§ **DATA BLOCK**
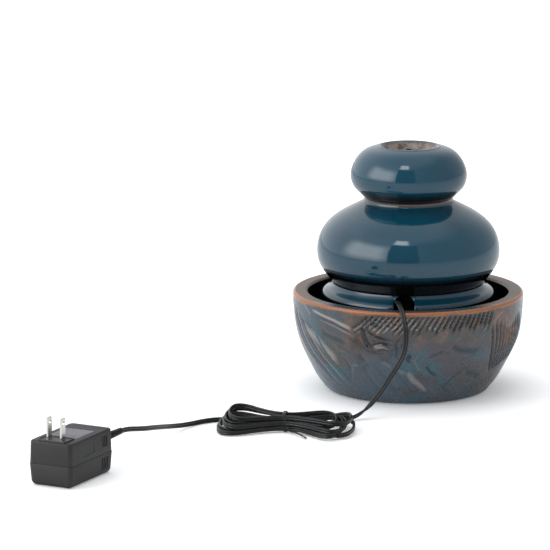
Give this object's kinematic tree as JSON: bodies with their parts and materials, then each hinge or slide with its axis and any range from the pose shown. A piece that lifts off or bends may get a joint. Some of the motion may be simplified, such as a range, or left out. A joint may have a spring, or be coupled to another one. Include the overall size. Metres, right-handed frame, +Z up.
{
  "type": "tabletop fountain with submersible pump",
  "caption": "Tabletop ceramic fountain: carved glazed bowl, lift-out stack of two glossy stones, hidden submersible pump, flat mains lead in a tied hank and plug-in adapter.",
  "frame": {"origin": "centre of the bowl, on the surface that its pads stand on", "axes": "+Z up; the lead leaves over the rim at -Y, which is the fountain's back; the pump's shaft lies along Y with its intake at +Y"},
  "size_m": [0.3916, 0.4933, 0.2185],
  "materials": {
    "bowl_glaze": "carved stoneware, slate blue glaze pooling teal in the cuts and breaking rust brown on the ridges",
    "stone_glaze": "deep teal blue high-gloss glaze",
    "pad_rubber": "soft black rubber",
    "seal_rubber": "moulded black rubber",
    "clear_tube": "translucent silicone tube",
    "pump_plastic": "moulded black plastic with a fine texture",
    "volute_plastic": "moulded dark grey plastic",
    "slider_plastic": "moulded grey plastic",
    "impeller_plastic": "moulded off-white plastic",
    "core_steel": "stacked silicon-steel laminations",
    "copper_wire": "enamelled copper windings",
    "potting": "poured black epoxy resin",
    "shaft_ceramic": "ground white ceramic rod",
    "ferrite": "sintered dark grey ferrite",
    "cord_vinyl": "black vinyl sheath with a dull sheen",
    "tie_vinyl": "black plastic-coated wire",
    "case_plastic": "black moulded case with a fine spark texture",
    "plate_plastic": "smooth black moulded plate",
    "blade_nickel": "nickel-plated stamped brass",
    "label_film": "blank dull purple-grey film",
    "bobbin_nylon": "moulded natural nylon"
  },
  "bodies": {
    "root": {"bowl": "bowl_glaze", "foot_pads": "pad_rubber", "pump_housing": "pump_plastic", "suction_cups": "seal_rubber", "stator_core": "core_steel", "stator_coil": "copper_wire", "potting_resin": "potting", "pump_gland": "cord_vinyl", "rotor_shaft": "shaft_ceramic", "rear_bush": "seal_rubber", "front_bush": "seal_rubber", "volute_cover": "volute_plastic", "cord_pump_lead": "cord_vinyl", "cord_hank": "cord_vinyl", "cord_tie": "tie_vinyl", "cord_adapter_lead": "cord_vinyl", "adapter_lower_case": "case_plastic", "adapter_upper_case": "case_plastic", "adapter_strain_relief": "cord_vinyl", "blade_plate": "plate_plastic", "plug_blades": "blade_nickel", "adapter_label": "label_film", "transformer_core": "core_steel", "transformer_bobbin": "bobbin_nylon", "primary_winding": "copper_wire", "secondary_winding": "copper_wire"},
    "stack": {"stone_stack": "stone_glaze", "outlet_grommet": "seal_rubber", "riser_tube": "clear_tube", "outlet_spout": "pump_plastic"},
    "rotor": {"rotor_magnet": "ferrite", "impeller": "impeller_plastic"},
    "intake": {"intake_cover": "volute_plastic"},
    "slider": {"flow_slider": "slider_plastic"}
  },
  "joints": [
    {"name": "stack_lift", "type": "slide", "parent": "root", "child": "stack", "axis": [0, 0, 1], "range_m": [0, 0.12]},
    {"name": "rotor_spin", "type": "hinge", "parent": "root", "child": "rotor", "pos_m": [0, 0, 0.0328], "axis": [0, 1, 0], "continuous": true},
    {"name": "intake_slide", "type": "slide", "parent": "root", "child": "intake", "axis": [0, 1, 0], "range_m": [0, 0.028]},
    {"name": "flow_adjust", "type": "slide", "parent": "intake", "child": "slider", "axis": [1, 0, 0], "range_m": [0, 0.008]}
  ]
}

§ **JOB**
Please repeat the material above, word for word and in full.

§ **SOLVED EXERCISE**
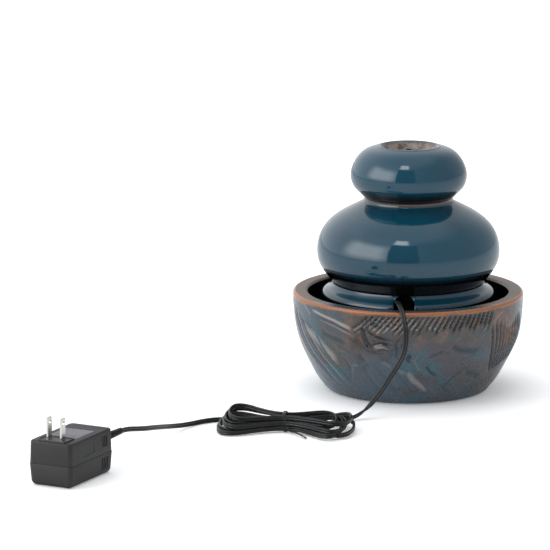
Give this object's kinematic tree as JSON: bodies with their parts and materials, then each hinge or slide with its axis and any range from the pose shown. A piece that lifts off or bends may get a joint. Some of the motion may be simplified, such as a range, or left out. A joint may have a spring, or be coupled to another one. Include the overall size. Metres, right-handed frame, +Z up.
{
  "type": "tabletop fountain with submersible pump",
  "caption": "Tabletop ceramic fountain: carved glazed bowl, lift-out stack of two glossy stones, hidden submersible pump, flat mains lead in a tied hank and plug-in adapter.",
  "frame": {"origin": "centre of the bowl, on the surface that its pads stand on", "axes": "+Z up; the lead leaves over the rim at -Y, which is the fountain's back; the pump's shaft lies along Y with its intake at +Y"},
  "size_m": [0.3916, 0.4933, 0.2185],
  "materials": {
    "bowl_glaze": "carved stoneware, slate blue glaze pooling teal in the cuts and breaking rust brown on the ridges",
    "stone_glaze": "deep teal blue high-gloss glaze",
    "pad_rubber": "soft black rubber",
    "seal_rubber": "moulded black rubber",
    "clear_tube": "translucent silicone tube",
    "pump_plastic": "moulded black plastic with a fine texture",
    "volute_plastic": "moulded dark grey plastic",
    "slider_plastic": "moulded grey plastic",
    "impeller_plastic": "moulded off-white plastic",
    "core_steel": "stacked silicon-steel laminations",
    "copper_wire": "enamelled copper windings",
    "potting": "poured black epoxy resin",
    "shaft_ceramic": "ground white ceramic rod",
    "ferrite": "sintered dark grey ferrite",
    "cord_vinyl": "black vinyl sheath with a dull sheen",
    "tie_vinyl": "black plastic-coated wire",
    "case_plastic": "black moulded case with a fine spark texture",
    "plate_plastic": "smooth black moulded plate",
    "blade_nickel": "nickel-plated stamped brass",
    "label_film": "blank dull purple-grey film",
    "bobbin_nylon": "moulded natural nylon"
  },
  "bodies": {
    "root": {"bowl": "bowl_glaze", "foot_pads": "pad_rubber", "pump_housing": "pump_plastic", "suction_cups": "seal_rubber", "stator_core": "core_steel", "stator_coil": "copper_wire", "potting_resin": "potting", "pump_gland": "cord_vinyl", "rotor_shaft": "shaft_ceramic", "rear_bush": "seal_rubber", "front_bush": "seal_rubber", "volute_cover": "volute_plastic", "cord_pump_lead": "cord_vinyl", "cord_hank": "cord_vinyl", "cord_tie": "tie_vinyl", "cord_adapter_lead": "cord_vinyl", "adapter_lower_case": "case_plastic", "adapter_upper_case": "case_plastic", "adapter_strain_relief": "cord_vinyl", "blade_plate": "plate_plastic", "plug_blades": "blade_nickel", "adapter_label": "label_film", "transformer_core": "core_steel", "transformer_bobbin": "bobbin_nylon", "primary_winding": "copper_wire", "secondary_winding": "copper_wire"},
    "stack": {"stone_stack": "stone_glaze", "outlet_grommet": "seal_rubber", "riser_tube": "clear_tube", "outlet_spout": "pump_plastic"},
    "rotor": {"rotor_magnet": "ferrite", "impeller": "impeller_plastic"},
    "intake": {"intake_cover": "volute_plastic"},
    "slider": {"flow_slider": "slider_plastic"}
  },
  "joints": [
    {"name": "stack_lift", "type": "slide", "parent": "root", "child": "stack", "axis": [0, 0, 1], "range_m": [0, 0.12]},
    {"name": "rotor_spin", "type": "hinge", "parent": "root", "child": "rotor", "pos_m": [0, 0, 0.0328], "axis": [0, 1, 0], "continuous": true},
    {"name": "intake_slide", "type": "slide", "parent": "root", "child": "intake", "axis": [0, 1, 0], "range_m": [0, 0.028]},
    {"name": "flow_adjust", "type": "slide", "parent": "intake", "child": "slider", "axis": [1, 0, 0], "range_m": [0, 0.008]}
  ]
}